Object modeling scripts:

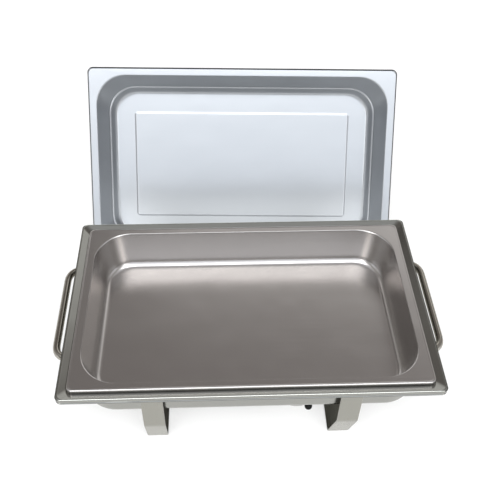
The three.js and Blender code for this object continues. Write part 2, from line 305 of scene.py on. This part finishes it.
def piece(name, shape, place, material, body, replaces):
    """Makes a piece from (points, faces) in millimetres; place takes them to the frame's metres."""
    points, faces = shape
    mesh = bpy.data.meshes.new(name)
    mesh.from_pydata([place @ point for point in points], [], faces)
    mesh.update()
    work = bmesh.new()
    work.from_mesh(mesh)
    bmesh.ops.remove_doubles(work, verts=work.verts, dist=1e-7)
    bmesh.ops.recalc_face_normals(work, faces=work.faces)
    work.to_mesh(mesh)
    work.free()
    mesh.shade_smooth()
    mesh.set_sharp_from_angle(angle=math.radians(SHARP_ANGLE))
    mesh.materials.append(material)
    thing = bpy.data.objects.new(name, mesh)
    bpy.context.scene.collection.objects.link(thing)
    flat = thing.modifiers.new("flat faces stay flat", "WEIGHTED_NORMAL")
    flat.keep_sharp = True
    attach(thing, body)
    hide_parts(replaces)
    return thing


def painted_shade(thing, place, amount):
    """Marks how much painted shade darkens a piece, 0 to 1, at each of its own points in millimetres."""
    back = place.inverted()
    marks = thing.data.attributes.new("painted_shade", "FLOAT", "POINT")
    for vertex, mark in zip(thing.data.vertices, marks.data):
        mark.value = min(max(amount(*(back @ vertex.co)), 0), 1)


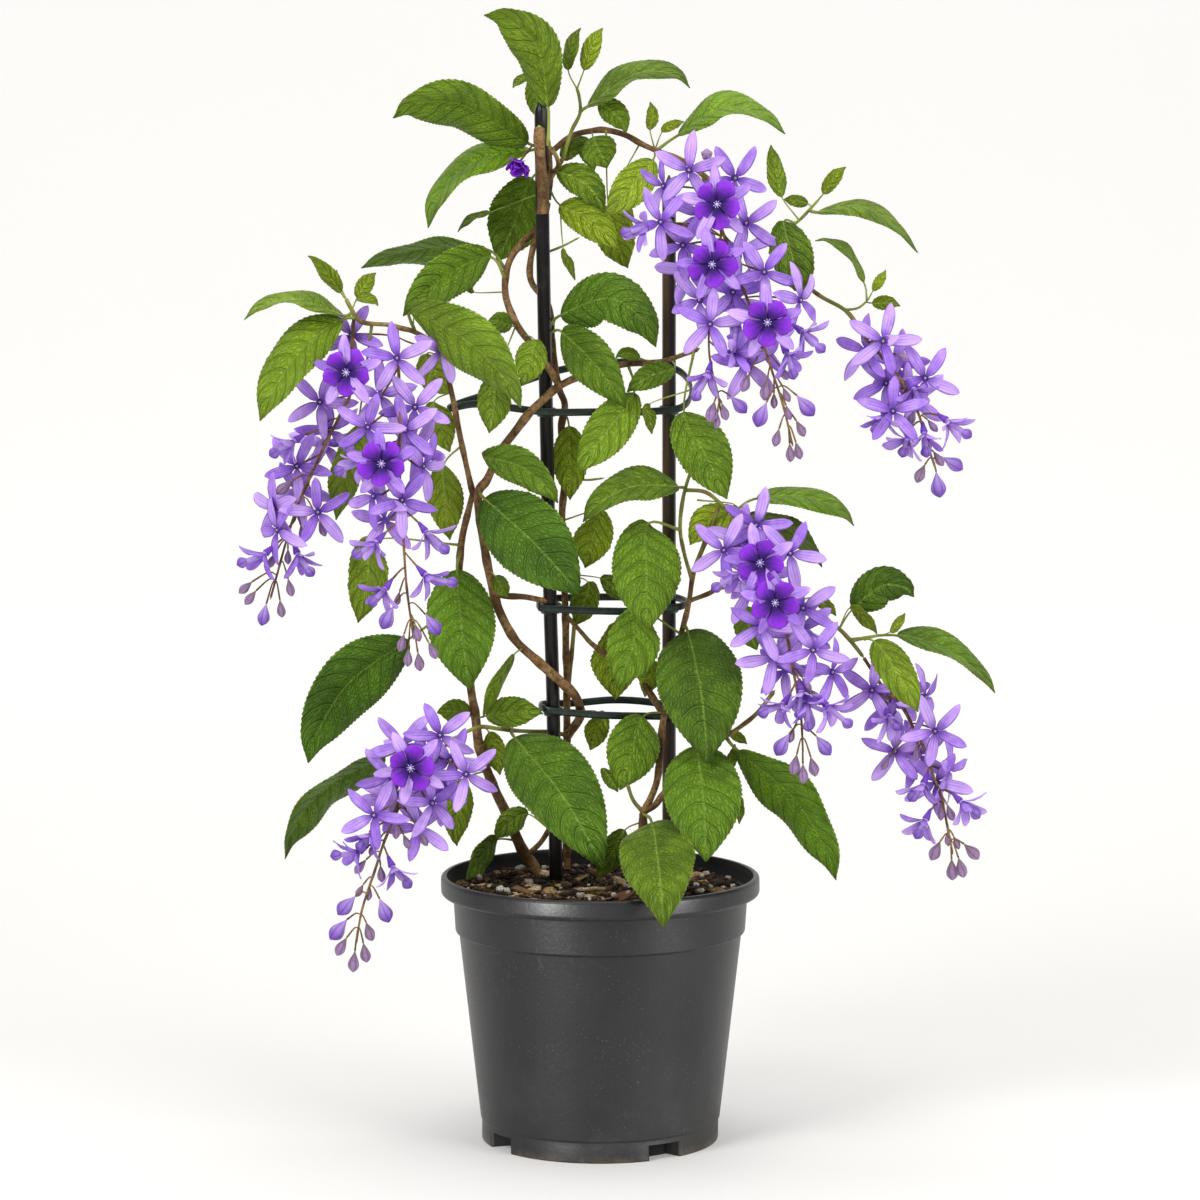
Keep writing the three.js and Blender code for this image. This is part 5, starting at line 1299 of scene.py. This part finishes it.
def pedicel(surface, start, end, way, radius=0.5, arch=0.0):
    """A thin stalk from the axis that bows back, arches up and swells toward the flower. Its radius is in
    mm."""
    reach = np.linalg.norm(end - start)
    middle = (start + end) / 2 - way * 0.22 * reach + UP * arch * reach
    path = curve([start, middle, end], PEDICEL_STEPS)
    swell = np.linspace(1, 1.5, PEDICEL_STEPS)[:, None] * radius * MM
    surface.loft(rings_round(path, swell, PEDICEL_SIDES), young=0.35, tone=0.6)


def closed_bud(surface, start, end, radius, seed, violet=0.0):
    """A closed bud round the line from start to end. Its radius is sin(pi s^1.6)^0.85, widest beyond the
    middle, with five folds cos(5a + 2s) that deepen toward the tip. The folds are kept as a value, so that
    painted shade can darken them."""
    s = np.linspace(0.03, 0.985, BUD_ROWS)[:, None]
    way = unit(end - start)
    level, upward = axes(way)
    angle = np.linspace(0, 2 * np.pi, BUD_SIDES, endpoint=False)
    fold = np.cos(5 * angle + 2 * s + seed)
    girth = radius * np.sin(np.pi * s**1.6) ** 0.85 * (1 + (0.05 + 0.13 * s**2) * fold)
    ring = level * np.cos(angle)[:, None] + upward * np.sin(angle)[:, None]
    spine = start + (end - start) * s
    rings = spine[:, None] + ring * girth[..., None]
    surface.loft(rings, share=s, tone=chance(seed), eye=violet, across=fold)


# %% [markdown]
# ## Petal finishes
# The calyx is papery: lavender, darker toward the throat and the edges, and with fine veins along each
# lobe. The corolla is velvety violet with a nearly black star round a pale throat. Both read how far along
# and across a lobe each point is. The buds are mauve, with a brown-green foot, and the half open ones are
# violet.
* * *
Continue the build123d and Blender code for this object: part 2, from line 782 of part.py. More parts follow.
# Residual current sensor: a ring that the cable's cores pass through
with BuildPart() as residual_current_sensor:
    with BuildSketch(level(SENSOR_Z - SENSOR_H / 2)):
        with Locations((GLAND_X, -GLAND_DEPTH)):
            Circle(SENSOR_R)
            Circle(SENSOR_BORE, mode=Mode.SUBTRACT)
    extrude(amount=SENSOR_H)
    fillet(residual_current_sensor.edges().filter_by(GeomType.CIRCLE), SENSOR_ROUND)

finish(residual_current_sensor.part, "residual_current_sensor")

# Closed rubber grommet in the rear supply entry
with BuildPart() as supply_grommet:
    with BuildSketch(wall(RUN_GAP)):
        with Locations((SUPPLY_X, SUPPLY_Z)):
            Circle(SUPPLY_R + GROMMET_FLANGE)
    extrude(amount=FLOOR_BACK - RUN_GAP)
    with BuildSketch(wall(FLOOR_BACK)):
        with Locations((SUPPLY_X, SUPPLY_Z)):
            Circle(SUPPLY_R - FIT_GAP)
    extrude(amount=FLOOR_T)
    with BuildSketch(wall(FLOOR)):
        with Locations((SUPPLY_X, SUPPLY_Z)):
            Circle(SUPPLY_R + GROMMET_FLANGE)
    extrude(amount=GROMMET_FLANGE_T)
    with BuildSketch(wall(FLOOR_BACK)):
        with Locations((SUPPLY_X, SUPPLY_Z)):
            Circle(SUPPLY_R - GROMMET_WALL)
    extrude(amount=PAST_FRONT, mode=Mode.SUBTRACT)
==
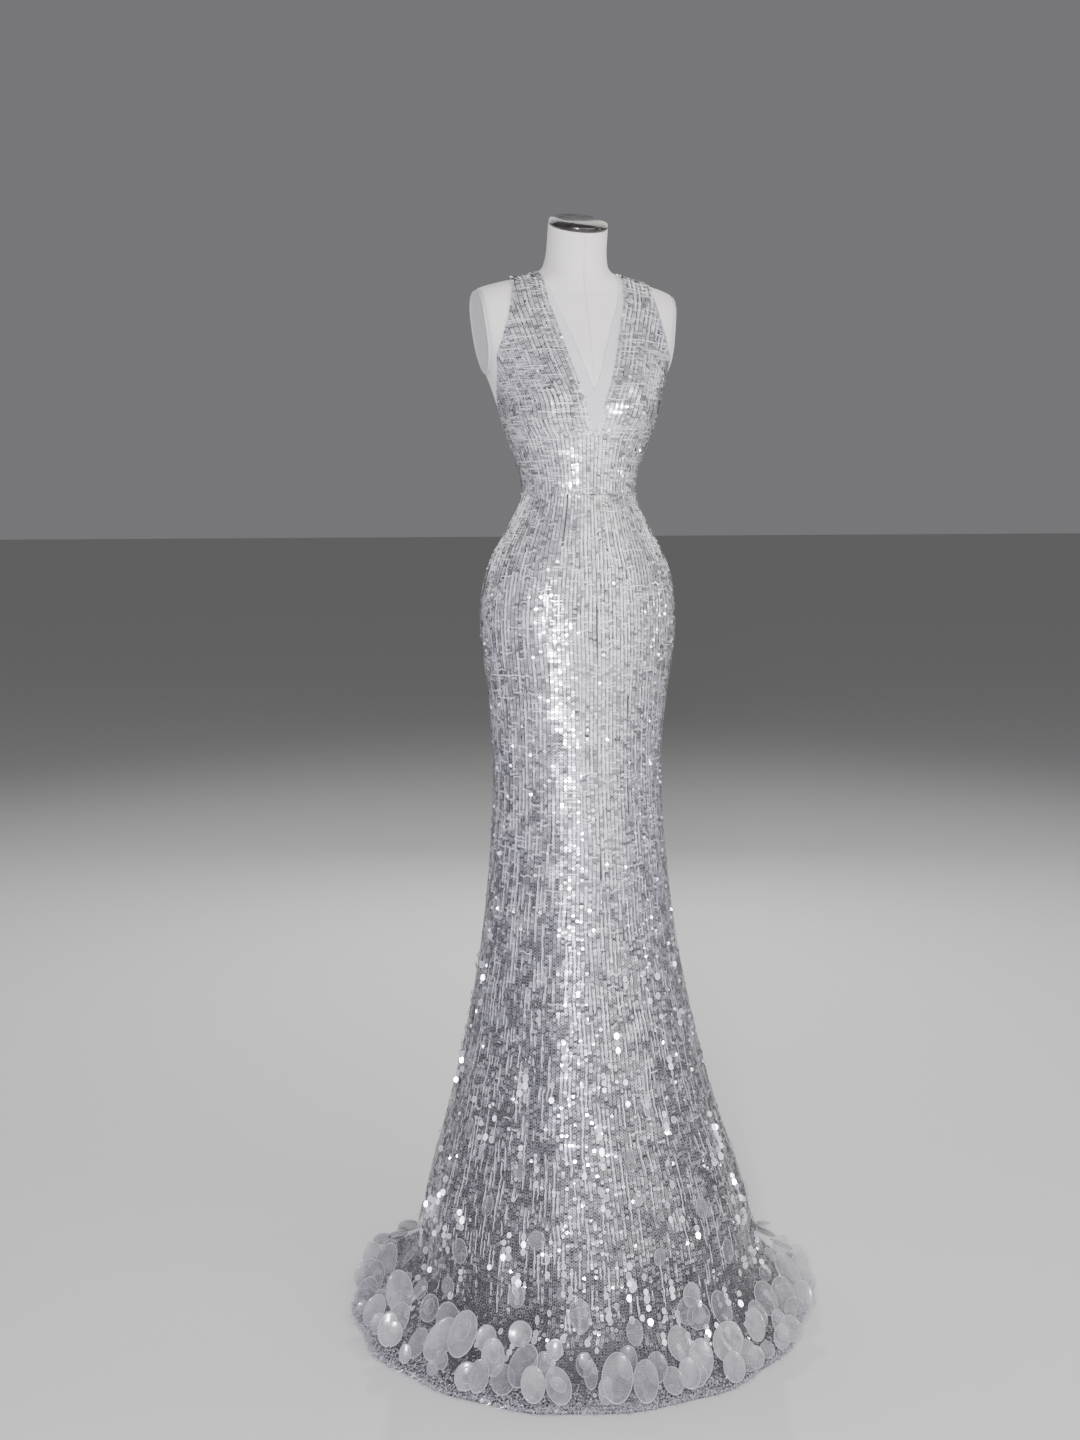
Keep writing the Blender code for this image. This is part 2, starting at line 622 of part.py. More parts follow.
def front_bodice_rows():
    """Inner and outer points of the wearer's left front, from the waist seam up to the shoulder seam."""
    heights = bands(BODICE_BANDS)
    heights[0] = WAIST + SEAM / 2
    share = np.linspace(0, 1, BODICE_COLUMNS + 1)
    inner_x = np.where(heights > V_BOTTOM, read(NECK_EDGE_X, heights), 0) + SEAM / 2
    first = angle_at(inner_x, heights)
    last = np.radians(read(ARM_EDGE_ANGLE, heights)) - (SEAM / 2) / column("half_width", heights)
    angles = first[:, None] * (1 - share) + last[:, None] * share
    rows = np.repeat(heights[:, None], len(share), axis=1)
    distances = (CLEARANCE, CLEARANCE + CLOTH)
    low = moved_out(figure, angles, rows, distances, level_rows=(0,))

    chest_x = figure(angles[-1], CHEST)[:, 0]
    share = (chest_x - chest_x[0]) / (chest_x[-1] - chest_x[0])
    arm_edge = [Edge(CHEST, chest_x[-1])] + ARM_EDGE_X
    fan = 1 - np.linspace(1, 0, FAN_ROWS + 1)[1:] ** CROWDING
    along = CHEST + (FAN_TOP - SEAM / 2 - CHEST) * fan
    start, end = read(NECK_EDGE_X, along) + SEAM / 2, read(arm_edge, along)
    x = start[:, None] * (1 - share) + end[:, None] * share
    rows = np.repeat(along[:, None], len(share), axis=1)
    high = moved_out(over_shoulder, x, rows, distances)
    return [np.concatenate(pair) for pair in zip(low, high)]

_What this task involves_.
Only the lines from the one containing "hide_parts(replaces)" through the one containing "mark.value = min(max(amount(*(back" are to be reproduced, exactly as they appear.

_Complete output_.
    hide_parts(replaces)
    return thing


def painted_shade(thing, place, amount):
    """Marks how much painted shade darkens a piece, 0 to 1, at each of its own points in millimetres."""
    back = place.inverted()
    marks = thing.data.attributes.new("painted_shade", "FLOAT", "POINT")
    for vertex, mark in zip(thing.data.vertices, marks.data):
        mark.value = min(max(amount(*(back @ vertex.co)), 0), 1)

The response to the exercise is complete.